Of the injured, 100 remained in serious condition, he said.

One 98-year-old survivor, rescued by firemen in the hamlet of Tempera, 30 hours after quake, impressed Italy with her fortitude.

Maria D'Antuono said in an interview on private Italia Uno TV network, that while she lay in her bed, surrounded by pieces of fallen plaster, she passed the time by crocheting.

When firefighters arrived to help her out of her home, she ate some crackers, and then told her rescuers, "At least let me comb my hair" before she was brought outside.

Two people were arrested for looting Wednesday in the nearly levelled town of Onna, the ANSA news agency said, citing police. They had an estimated US$105,000 worth of merchandise.
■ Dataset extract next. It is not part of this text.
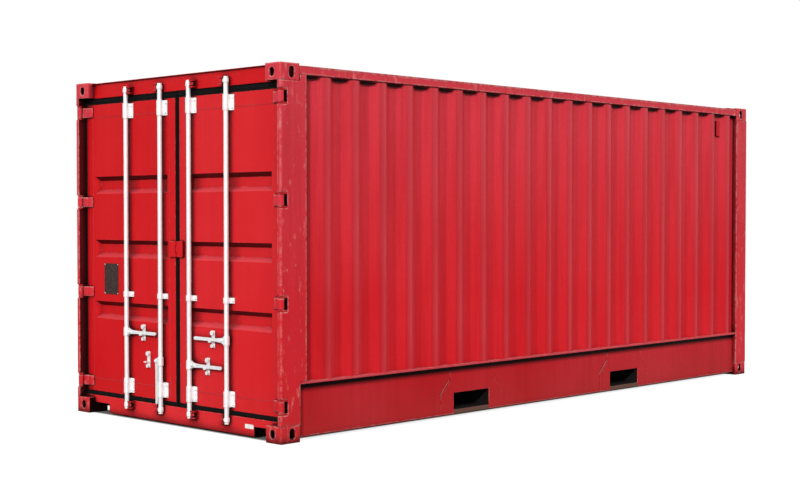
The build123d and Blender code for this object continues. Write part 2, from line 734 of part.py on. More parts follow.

Berlusconi said looting in the quake zone was on the rise and that the government was considering an increase in penalties. Interior Minister Roberto Maroni told reporters that anti-looting police patrols would also be stepped up.
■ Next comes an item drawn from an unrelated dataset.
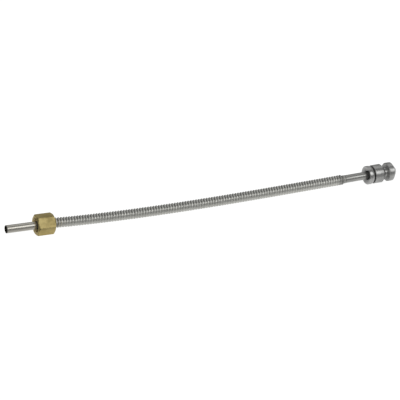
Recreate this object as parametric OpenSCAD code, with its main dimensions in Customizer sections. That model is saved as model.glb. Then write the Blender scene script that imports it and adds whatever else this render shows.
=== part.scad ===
// Flexible corrugated metal hose: a plain tube end with a loose brass union nut, a helically
// corrugated hose, and a second plain tube end that carries a turned plug-in connector.
// Millimetres. +Z is up, the object lies on z = 0, and +X runs from the inlet tube to the hose.

/* [Tubes] */
// Outside diameter of both plain tube ends
tube_od = 8; // [6:0.5:9]
// Wall of the plain tube ends
tube_wall = 0.5; // [0.3:0.1:0.8]

/* [Union nut] */
// Size of the hexagon across its flats, which is also the height of the lying object
nut_af = 19; // [18:0.5:22]
// Length of the nut
nut_length = 18.5; // [17:0.5:22]
// Plain tube that shows in front of the nut
stub_length = 30.7; // [25:0.1:40]
// Minor diameter of the nut's thread
nut_thread_d = 14.4; // [13:0.1:15]

/* [Hose] */
// Outside diameter over the ribs
hose_crest_d = 10.4; // [9.6:0.1:11]
// Outside diameter in the valleys between the ribs
hose_valley_d = 8.3; // [8:0.1:8.6]
// Turns of the helical rib
ribs = 109; // [100:1:115]

/* [Plug] */
// Largest diameter of the plug, on its nose
plug_d = 19; // [18:0.1:19]
// Diameter of its two collars
collar_d = 19; // [17:0.1:19]
// Diameter of the neck between the front collar and the nose
neck_d = 11.2; // [10.5:0.1:14]
// Diameter of the hole in the tip
orifice_d = 3; // [1:0.1:5]
// Direction of the plug, turned from the inlet tube
plug_heading = 5; // [5:1:5]

/* [Hidden] */
$fn = 64;

steel = [0.72, 0.72, 0.70];
dark_steel = [0.60, 0.60, 0.59];
brass = [0.67, 0.62, 0.40];
rubber = [0.12, 0.12, 0.12];

tube_r = tube_od / 2;
tube_bore_r = tube_r - tube_wall;
axis_h = nut_af / 2;
running = 0.06;                       // radial clearance of a piece that slides on a tube
slack = 0.15;                         // radial clearance of pieces that are screwed together

// Union nut and its compression ring, along the inlet tube
nut_corner_r = nut_af / 2 / cos(30);
nut_face_r = nut_af / 2 - 0.5;        // where the 30 degree chamfers reach the end faces
nut_thread_depth = 12;
nut_cone_r = 6;
nut_cone_depth = 2.4;
ring_length = 6;
ring_end_r = tube_r + 0.7;
ring_mid_r = tube_r + 1.6;
ring_x = stub_length + nut_thread_depth - 4.6;

// Hose route: the middle of the hose, from the end of the inlet tube, which lies on the X axis.
// It swings sideways to the plug, and sags between the nut and the plug that it rests on.
hose_start = 50.2;
hose_end = [371.5, 11.7, 0];
sag_depth = 1.9;                      // at its lowest, a third of the way along
stations = 20;
inlet_dir = [1, 0, 0];
plug_dir = [cos(plug_heading), sin(plug_heading), 0];
hose_run = hose_end.x - hose_start;
function swing(t) = hose_end.y * (3 * pow(t, 2) - 2 * pow(t, 3))
    + hose_run * tan(plug_heading) * (pow(t, 3) - pow(t, 2));
function sag(t) = sag_depth * 27 / 4 * t * pow(1 - t, 2);
ROUTE = [for (i = [0:stations]) let (t = i / stations)
    [hose_start + hose_run * t, swing(t), -sag(t)]];

// Plug, measured from the end of the hose along plug_dir
gland_at = 26.0;
gland_edge = 31.2;
body_at = 32.9;
collar_end = 43.0;
nose_at = 49.3;
nose_edge = 54.9;
tip_at = 59.8;
tip_r = 3.7;
gland_recess_r = 6.0;
gland_recess_depth = 3.4;
spigot_r = 5.6;
spigot_end = 37.9;
seal_length = 1.8;                    // the seal fills the bottom of the threaded socket
tube_end = 45.2;                      // the outlet tube reaches this far into the body
rim = 0.35;                           // small chamfer on turned edges
bevel = 0.6;                          // wider one, on the front of the front collar

// Origin: the middle of the bounding box in plan, on the surface that the object lies on
x_max = hose_end.x + tip_at * cos(plug_heading) + tip_r * sin(plug_heading);
y_max = hose_end.y + nose_edge * sin(plug_heading) + plug_d / 2 * cos(plug_heading);
centre = [x_max / 2, (y_max - nut_corner_r) / 2];

module on_inlet() {
    translate([-centre.x, -centre.y, axis_h]) rotate([0, 90, 0]) children();
}

module on_plug() {
    translate([hose_end.x - centre.x, hose_end.y - centre.y, axis_h])
        rotate([0, 0, plug_heading]) rotate([0, 90, 0]) children();
}

// A solid turned on a lathe from [radius, position] pairs, with its axis along +Z
module turned(profile) {
    rotate_extrude() polygon(profile);
}

module tube(from, to) {
    turned([[tube_bore_r, from], [tube_r, from], [tube_r, to], [tube_bore_r, to]]);
}

module inlet_tube() {
    color(steel) on_inlet() tube(0, hose_start);
}

module outlet_tube() {
    color(dark_steel) on_plug() tube(0, tube_end);
}

module compression_ring() {
    cone = (ring_length - 2) / 2;
    color(brass) on_inlet() translate([0, 0, ring_x]) turned([
        [tube_r + running, 0], [ring_end_r, 0], [ring_mid_r, cone],
        [ring_mid_r, cone + 2], [ring_end_r, ring_length], [tube_r + running, ring_length]
    ]);
}

// A hexagon whose corners are turned off at 30 degrees at both ends
module chamfered_hexagon(across_corners_r, face_r, length) {
    over = across_corners_r + 1;
    drop = (over - face_r) * tan(30);
    intersection() {
        rotate(30) cylinder(r = across_corners_r, h = length, $fn = 6);
        turned([[0, 0], [face_r, 0], [over, drop], [over, length - drop], [face_r, length],
                [0, length]]);
    }
}

module union_nut() {
    thread_r = nut_thread_d / 2;
    major_r = thread_r + 0.8;
    hole_r = tube_r + running;
    relief = nut_thread_depth - 1.6;
    color(brass) on_inlet() translate([0, 0, stub_length]) difference() {
        chamfered_hexagon(nut_corner_r, nut_face_r, nut_length);
        turned([
            [0, -1], [major_r + 1, -1], [major_r, 0], [thread_r, major_r - thread_r],
            [thread_r, relief], [major_r, relief + 0.4], [major_r, nut_thread_depth],
            [nut_cone_r, nut_thread_depth], [hole_r, nut_thread_depth + nut_cone_depth],
            [hole_r, nut_length - rim], [hole_r + rim + 1, nut_length + 1], [0, nut_length + 1]
        ]);
    }
}

module gland_nut() {
    r = collar_d / 2;
    land = gland_edge - 1.8;          // the front of the collar is bevelled from here
    bore_r = tube_r + slack;
    floor_at = gland_at + gland_recess_depth;
    color(dark_steel) on_plug() turned([
        [bore_r, floor_at], [gland_recess_r - 0.6, floor_at], [gland_recess_r, floor_at - 0.6],
        [gland_recess_r, gland_at + rim], [gland_recess_r + rim, gland_at], [r - rim, gland_at],
        [r, gland_at + rim], [r, land], [r - 0.5, gland_edge], [spigot_r, gland_edge],
        [spigot_r, spigot_end - rim], [spigot_r - rim, spigot_end], [bore_r, spigot_end]
    ]);
}

module gland_seal() {
    color(rubber) on_plug() translate([0, 0, spigot_end]) turned([
        [tube_r, 0], [spigot_r - 0.6, 0], [spigot_r - 0.2, 0.4],
        [spigot_r - 0.2, seal_length - 0.4], [spigot_r - 0.6, seal_length], [tube_r, seal_length]
    ]);
}

module plug_body() {
    r = collar_d / 2;
    nose_r = plug_d / 2;
    neck_r = neck_d / 2;
    hole_r = orifice_d / 2;
    socket_r = spigot_r + slack;
    seat = spigot_end + seal_length;
    color(steel) on_plug() turned([
        [socket_r, seat], [socket_r, body_at + rim], [socket_r + rim, body_at], [r - rim, body_at],
        [r, body_at + rim], [r, collar_end - bevel], [r - bevel, collar_end], [neck_r, collar_end],
        [neck_r, nose_at], [nose_r - rim, nose_at], [nose_r, nose_at + rim],
        [nose_r, nose_edge], [tip_r + 0.6, tip_at - 0.5], [tip_r, tip_at],
        [hole_r + 0.3, tip_at], [hole_r, tip_at - 0.3], [hole_r, nose_at + 1],
        [tube_bore_r, nose_at - 1], [tube_bore_r, tube_end],
        [tube_r + running, tube_end], [tube_r + running, seat]
    ]);
}

// ---- The corrugated hose: one rib that winds along the route as a left-hand helix ----

sides = 8;
crest_r = hose_crest_d / 2;
valley_r = hose_valley_d / 2;
rib_start = 0.75;                     // from the hose's end to where the rib begins
rib_angle = -45;                      // it begins and ends low on the near side
fade = 2;                             // sides over which its height grows and dies away
bore_step = 7;

// A point of the smooth curve through the route, with u counting the route's points
// (the points past its ends mirror the ones inside, so that the hose leaves along each tube)
function beyond(end, inner, dir) = inner + 2 * ((end - inner) * dir) * dir;
function knot(i) =
    i < 0 ? beyond(ROUTE[0], ROUTE[1], inlet_dir) :
    i > stations ? beyond(ROUTE[stations], ROUTE[stations - 1], plug_dir) : ROUTE[i];
function spline(a, b, c, d, t) =
    b + t * ((c - a) / 2 + t * ((2 * a - 5 * b + 4 * c - d) / 2 + t * (3 * b - a - 3 * c + d) / 2));
function slope(a, b, c, d, t) =
    (c - a) / 2 + t * ((2 * a - 5 * b + 4 * c - d) + t * 3 * (3 * b - a - 3 * c + d) / 2);
function station(u) = min(floor(u), stations - 1);
function middle(u) =
    let (i = station(u)) spline(knot(i - 1), knot(i), knot(i + 1), knot(i + 2), u - i);
function heading(u) =
    let (i = station(u), v = slope(knot(i - 1), knot(i), knot(i + 1), knot(i + 2), u - i))
    v / norm(v);

// Length along the route up to each of its points, and the way back from a length to u
SPAN = [for (i = [0:stations - 1]) norm(ROUTE[i + 1] - ROUTE[i])];
function reach(i) = i == 0 ? 0 : reach(i - 1) + SPAN[i - 1];
REACH = [for (i = [0:stations]) reach(i)];
hose_length = REACH[stations];
function along(s, i = 0) =
    i >= stations - 1 || s < REACH[i + 1] ? i + (s - REACH[i]) / SPAN[i] : along(s, i + 1);

// A point at the length s, at an angle from the near side towards the top, and at a radius
function hose_point(s, angle, r) =
    let (u = along(s), t = heading(u), side = cross([0, 0, 1], t) / norm(cross([0, 0, 1], t)),
         up = cross(t, side))
    middle(u) - r * cos(angle) * side + r * sin(angle) * up;

turn = 360 / sides;
pitch = (hose_length - 2 * rib_start) / ribs;
last = sides * (ribs - 1);            // the side at which the last turn begins
end_side = last + sides;
function crest_height(i) = min(1, (i + 0.5) / fade, (end_side - i + 0.5) / fade);
function crest(i) =
    hose_point(rib_start + pitch * i / sides, rib_angle + turn * i,
               valley_r + (crest_r - valley_r) * crest_height(i));
function valley(i) =
    hose_point(rib_start + pitch * (i / sides + 0.5), rib_angle + turn * i, valley_r);
function ring(s, r) = [for (j = [0:sides - 1]) hose_point(s, rib_angle + turn * j, r)];

bore_rings = ceil(hose_length / bore_step);
crest_0 = 0;
valley_0 = end_side + 1;
front_0 = valley_0 + last + 1;
back_0 = front_0 + sides;
bore_0 = back_0 + sides;
function next(j) = (j + 1) % sides;
function quad(a, b, c, d) = [[a, b, c], [a, c, d]];
function flat(lists) = [for (l = lists) for (x = l) x];

hose_points = concat(
    [for (i = [0:end_side]) crest(i)],
    [for (i = [0:last]) valley(i)],
    ring(0, valley_r),
    ring(hose_length, valley_r),
    flat([for (k = [0:bore_rings]) ring(hose_length * k / bore_rings, tube_bore_r)])
);

hose_faces = flat([
    for (i = [0:last - 1]) quad(crest_0 + i, valley_0 + i, valley_0 + i + 1, crest_0 + i + 1),
    for (i = [0:last - 1])
        quad(valley_0 + i, crest_0 + i + sides, crest_0 + i + sides + 1, valley_0 + i + 1),
    for (j = [0:sides - 1]) quad(front_0 + j, crest_0 + j, crest_0 + j + 1, front_0 + next(j)),
    for (j = [0:sides - 1])
        quad(crest_0 + last + j, back_0 + j, back_0 + next(j), crest_0 + last + j + 1),
    quad(front_0, crest_0 + sides, valley_0, crest_0),
    quad(back_0, crest_0 + last, valley_0 + last, crest_0 + end_side),
    for (j = [0:sides - 1]) quad(bore_0 + j, front_0 + j, front_0 + next(j), bore_0 + next(j)),
    for (j = [0:sides - 1])
        let (rear = bore_0 + sides * bore_rings)
        quad(back_0 + j, rear + j, rear + next(j), back_0 + next(j)),
    for (k = [0:bore_rings - 1], j = [0:sides - 1])
        let (a = bore_0 + sides * k, b = a + sides) quad(a + j, a + next(j), b + next(j), b + j)
]);

module corrugated_hose() {
    color(steel) translate([-centre.x, -centre.y, axis_h]) polyhedron(hose_points, hose_faces);
}

// The least gap of the hose to itself, between points at least eight pitches apart along it
probe = [for (s = [0:pitch:hose_length]) middle(along(s))];
own_gap = min([for (i = [0:len(probe) - 1], j = [i + 8:4:len(probe) - 1])
               norm(probe[i] - probe[j])]) - hose_crest_d;
echo(hose_length = hose_length, pitch = pitch, own_gap = own_gap);
echo(rib_gap = pitch / 2, hose_wall = valley_r * cos(turn / 2) - tube_bore_r);
echo(centre = centre, x_max = x_max, y_max = y_max, nut_gap = hose_start - stub_length - nut_length);

inlet_tube();
compression_ring();
union_nut();
corrugated_hose();
outlet_tube();
gland_nut();
gland_seal();
plug_body();
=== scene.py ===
# %% [markdown]
# # A flexible metal hose with a union nut and a plug
#
# The real object is a short steel hose with one long rib wound round it. At one end a plain
# tube passes through a loose brass nut; at the other a turned steel plug sits on a second
# tube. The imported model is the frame: it says where every piece is, and nothing here moves it.

# %% Load the frame
import math

import bpy
from mathutils import Matrix, Vector


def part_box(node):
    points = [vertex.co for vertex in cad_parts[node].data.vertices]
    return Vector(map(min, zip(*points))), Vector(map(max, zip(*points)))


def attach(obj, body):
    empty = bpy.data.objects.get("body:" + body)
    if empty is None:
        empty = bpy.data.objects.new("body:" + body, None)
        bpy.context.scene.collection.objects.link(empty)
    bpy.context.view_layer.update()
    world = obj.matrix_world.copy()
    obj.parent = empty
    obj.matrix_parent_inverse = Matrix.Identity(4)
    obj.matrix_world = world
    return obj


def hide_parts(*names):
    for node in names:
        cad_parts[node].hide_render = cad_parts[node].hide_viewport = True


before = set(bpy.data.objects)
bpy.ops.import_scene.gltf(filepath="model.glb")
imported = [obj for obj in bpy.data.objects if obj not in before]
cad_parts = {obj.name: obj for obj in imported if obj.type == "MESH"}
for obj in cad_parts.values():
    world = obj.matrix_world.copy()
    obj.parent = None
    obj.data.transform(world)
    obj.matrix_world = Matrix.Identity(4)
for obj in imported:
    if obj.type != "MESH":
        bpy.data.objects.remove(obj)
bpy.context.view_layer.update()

MM = 0.001
scene = bpy.context.scene

# %% [markdown]
# ## Where the axes run
#
# Two straight lines carry everything that is turned: the inlet tube's and the plug's. The
# first comes from the inlet tube's own box. The hose joins them, along a route with the same
# rule as the solid's, with its lengths in millimetres.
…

Madonna pledged $500,000 in quake relief, said Fernando Caparso, the mayor of Pacentro, the mountainside village where two of the pop star's grandparents were born.

On Wednesday, the first funerals got underway for the victims, including for Giuseppe Chiavaroli, 24, a football player for Fiorentina's lower-division team who was killed along with his girlfriend in Monday's quake.

Relatives and friends gathered in his hometown of Loreto Aprutino, 45 kilometres from the hard-hit city of L'Aquila, for the funeral mass.

As churchbells tolled and onlookers applauded in the typical Italian gesture of mourning, players from his team carried his casket, his sky-blue soccer jersey draped on top.

"We will try to be strong," his father Tomasso Ciavaroli said.

The Vatican's No. 2, Tarcisio Cardinal Bertone was to celebrate a funeral mass for the bulk of the victims on Friday, Vatican officials said.

The Vatican granted a special dispensation for the mass to be celebrated since Good Friday, which marks Jesus' death by crucifixion, is the only day in the year in which mass is not celebrated in the Roman Catholic church.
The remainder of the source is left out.